Secondly, it is too easy for responsible ministers to terminate the appointment of a board member if their performance is unsatisfactory. The bill explains what ‘unsatisfactory’ refers to. Once again, this is a means by which board members and the actions of the board can be influenced simply because they are so beholden to the government. Thirdly, the blanket potential ministerial override on conflicts of interest flies in the face of good corporate governance principles. That is what my concerns are all about—the impact that this legislation will have on good corporate governance. What we as a parliament should demand is good corporate governance. What we as a parliament should demand is open and transparent legislation. What we as a parliament should demand is a Board of Guardians that will operate at arm’s length from the government. Unfortunately, I do not believe that we have that before us today. Fourthly, the government has done a reasonable job of detailing qualifications to inform the selection of board members, but there is a lack of detail in the legislation on the investment mandate. Once again, it is very flawed legislation.

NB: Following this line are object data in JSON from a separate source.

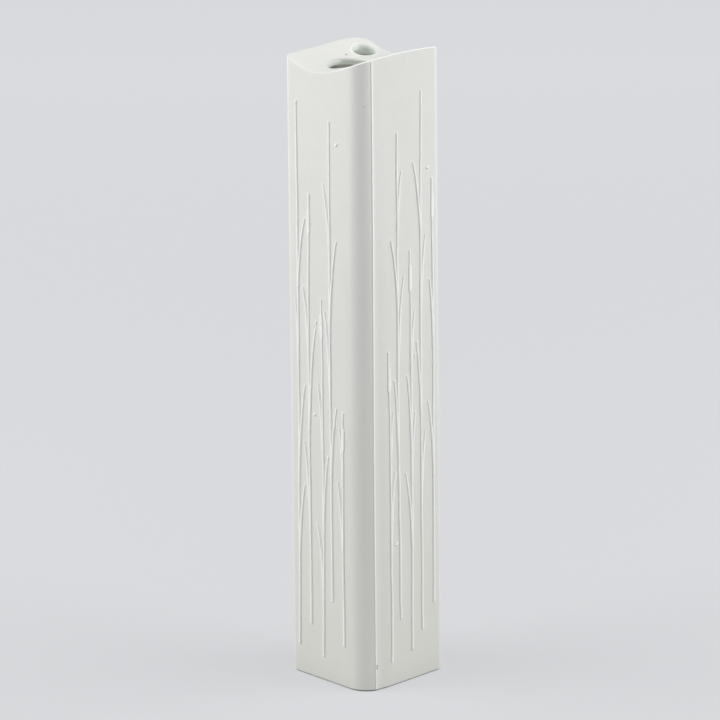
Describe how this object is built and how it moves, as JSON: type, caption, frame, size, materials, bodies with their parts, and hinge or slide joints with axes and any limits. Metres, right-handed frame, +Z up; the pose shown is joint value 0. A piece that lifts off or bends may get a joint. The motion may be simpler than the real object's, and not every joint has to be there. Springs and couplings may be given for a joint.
{
  "type": "vase",
  "caption": "Tall slim square porcelain vase with a wave-shaped closed top, a large and a small round mouth, and thin raised reeds on its sides.",
  "frame": {"origin": "middle of the foot, at the height of the surface that the vase stands on", "axes": "+Z up along the vase. The front face looks along -Y and the right face, which carries the crest of the wave, along +X. The picture looks at the corner between these two"},
  "size_m": [0.0518, 0.0518, 0.3036],
  "materials": {
    "bisque": "matt unglazed white porcelain",
    "raised_slip": "matt white slip threads",
    "glaze": "clear glossy glaze, faintly green where it pools"
  },
  "bodies": {
    "root": {"foot_plate": "bisque", "wall_front_left": "bisque", "wall_rear_right": "bisque", "glaze_lining": "glaze", "wave_cap": "bisque", "front_reed_1": "raised_slip", "front_reed_2": "raised_slip", "front_reed_3": "raised_slip", "front_reed_4": "raised_slip", "front_reed_5": "raised_slip", "right_reed_1": "raised_slip", "right_reed_2": "raised_slip", "right_reed_3": "raised_slip", "right_reed_4": "raised_slip", "right_reed_5": "raised_slip", "rear_reed_1": "raised_slip", "rear_reed_2": "raised_slip", "rear_reed_3": "raised_slip", "rear_reed_4": "raised_slip", "rear_reed_5": "raised_slip", "left_reed_1": "raised_slip", "left_reed_2": "raised_slip", "left_reed_3": "raised_slip", "left_reed_4": "raised_slip", "left_reed_5": "raised_slip"}
  },
  "joints": []
}
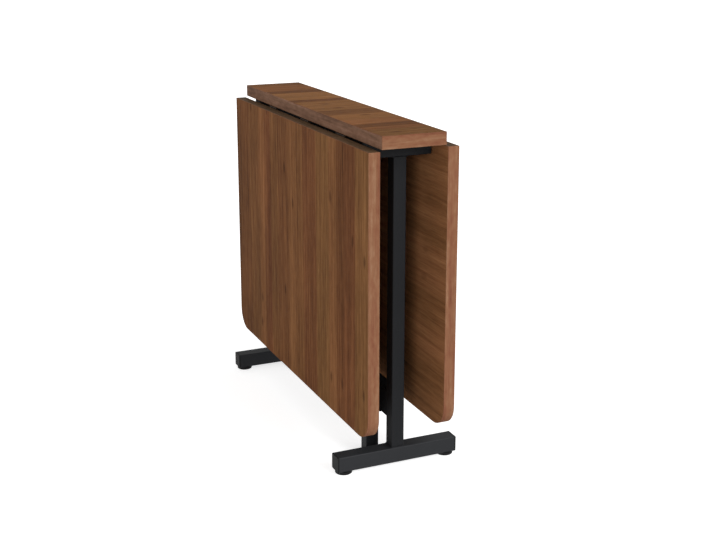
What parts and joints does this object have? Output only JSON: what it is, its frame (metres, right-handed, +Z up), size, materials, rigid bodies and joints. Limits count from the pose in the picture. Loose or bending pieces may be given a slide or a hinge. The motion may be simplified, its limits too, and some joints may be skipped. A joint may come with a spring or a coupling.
{
  "type": "extending dining table",
  "caption": "Drop-leaf dining table with a narrow centre board, hanging leaves, swing-out gate supports and T-shaped steel end frames.",
  "frame": {"origin": "on the floor under the middle of the centre board", "axes": "+Z up, +X along the board towards the near end, -Y towards the left leaf, +Y towards the right leaf"},
  "size_m": [0.85, 0.288, 0.753],
  "materials": {
    "wood": "walnut effect board, satin",
    "black_steel": "black powder coat, satin",
    "black_plastic": "moulded black plastic",
    "nylon": "natural white nylon",
    "browned_steel": "browned steel"
  },
  "bodies": {
    "frame": {"centre_board": "wood", "stretcher": "black_steel", "upper_rail": "black_steel", "near_foot_bar": "black_steel", "near_post": "black_steel", "near_head_bar": "black_steel", "near_left_foot_plug": "black_plastic", "near_right_foot_plug": "black_plastic", "near_left_glide": "black_plastic", "near_right_glide": "black_plastic", "far_foot_bar": "black_steel", "far_post": "black_steel", "far_head_bar": "black_steel", "far_left_foot_plug": "black_plastic", "far_right_foot_plug": "black_plastic", "far_left_glide": "black_plastic", "far_right_glide": "black_plastic", "left_far_hinge_board_plate": "browned_steel", "left_far_hinge_pin": "browned_steel", "left_middle_hinge_board_plate": "browned_steel", "left_middle_hinge_pin": "browned_steel", "left_near_hinge_board_plate": "browned_steel", "left_near_hinge_pin": "browned_steel", "right_far_hinge_board_plate": "browned_steel", "right_far_hinge_pin": "browned_steel", "right_middle_hinge_board_plate": "browned_steel", "right_middle_hinge_pin": "browned_steel", "right_near_hinge_board_plate": "browned_steel", "right_near_hinge_pin": "browned_steel", "left_lower_pivot_plate": "black_steel", "left_upper_pivot_plate": "black_steel", "right_lower_pivot_plate": "black_steel", "right_upper_pivot_plate": "black_steel"},
    "left_leaf": {"left_leaf": "wood", "left_far_hinge_leaf_plate": "browned_steel", "left_middle_hinge_leaf_plate": "browned_steel", "left_near_hinge_leaf_plate": "browned_steel"},
    "right_leaf": {"right_leaf": "wood", "right_far_hinge_leaf_plate": "browned_steel", "right_middle_hinge_leaf_plate": "browned_steel", "right_near_hinge_leaf_plate": "browned_steel"},
    "left_gate": {"left_gate_leg": "black_steel", "left_gate_pivot_tube": "black_steel", "left_gate_upper_rail": "black_steel", "left_gate_lower_rail": "black_steel", "left_gate_upper_bush": "nylon", "left_gate_lower_bush": "nylon", "left_gate_glide": "black_plastic", "left_gate_slider": "black_plastic"},
    "right_gate": {"right_gate_leg": "black_steel", "right_gate_pivot_tube": "black_steel", "right_gate_upper_rail": "black_steel", "right_gate_lower_rail": "black_steel", "right_gate_upper_bush": "nylon", "right_gate_lower_bush": "nylon", "right_gate_glide": "black_plastic", "right_gate_slider": "black_plastic"}
  },
  "joints": [
    {"name": "left_leaf_hinge", "type": "hinge", "parent": "frame", "child": "left_leaf", "pos_m": [0, -0.0737, 0.7221], "axis": [-1, 0, 0], "range_deg": [0, 90]},
    {"name": "right_leaf_hinge", "type": "hinge", "parent": "frame", "child": "right_leaf", "pos_m": [0, 0.0737, 0.7221], "axis": [1, 0, 0], "range_deg": [0, 90]},
    {"name": "left_gate_pivot", "type": "hinge", "parent": "frame", "child": "left_gate", "pos_m": [-0.278, -0.032, 0.41], "axis": [0, 0, -1], "range_deg": [0, 2.8]},
    {"name": "right_gate_pivot", "type": "hinge", "parent": "frame", "child": "right_gate", "pos_m": [0.278, 0.032, 0.41], "axis": [0, 0, -1], "range_deg": [0, 2.8]}
  ]
}
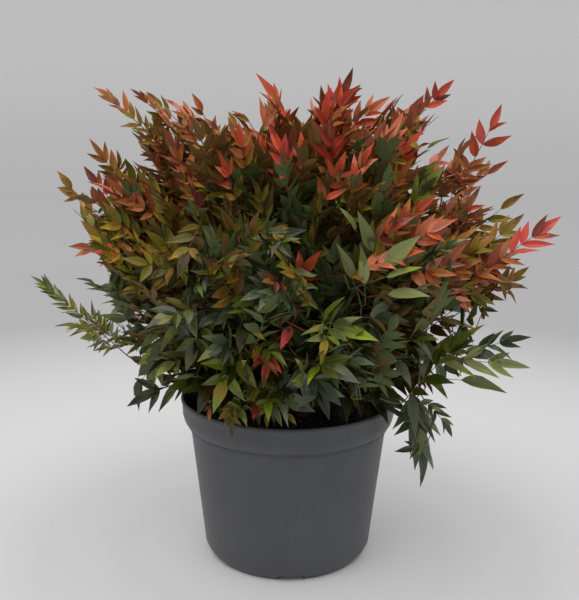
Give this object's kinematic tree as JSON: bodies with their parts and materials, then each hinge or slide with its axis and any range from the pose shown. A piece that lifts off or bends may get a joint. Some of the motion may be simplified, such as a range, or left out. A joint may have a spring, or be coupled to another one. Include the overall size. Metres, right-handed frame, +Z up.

I will quickly turn to what I said at the beginning of my contribution: this is a missed opportunity. The government could have used this as an opportunity to invest in the infrastructure of the nation. I have heard previous speakers say that there is no shortage of money for infrastructure. If there is no shortage of money for infrastructure, why has our infrastructure been allowed to run down, and why does this government refuse to invest in infrastructure? I support this legislation, but I do so with some serious concerns and I say once again that this is a piece of legislation that will result in missed opportunities for the Australian people and the Australian nation.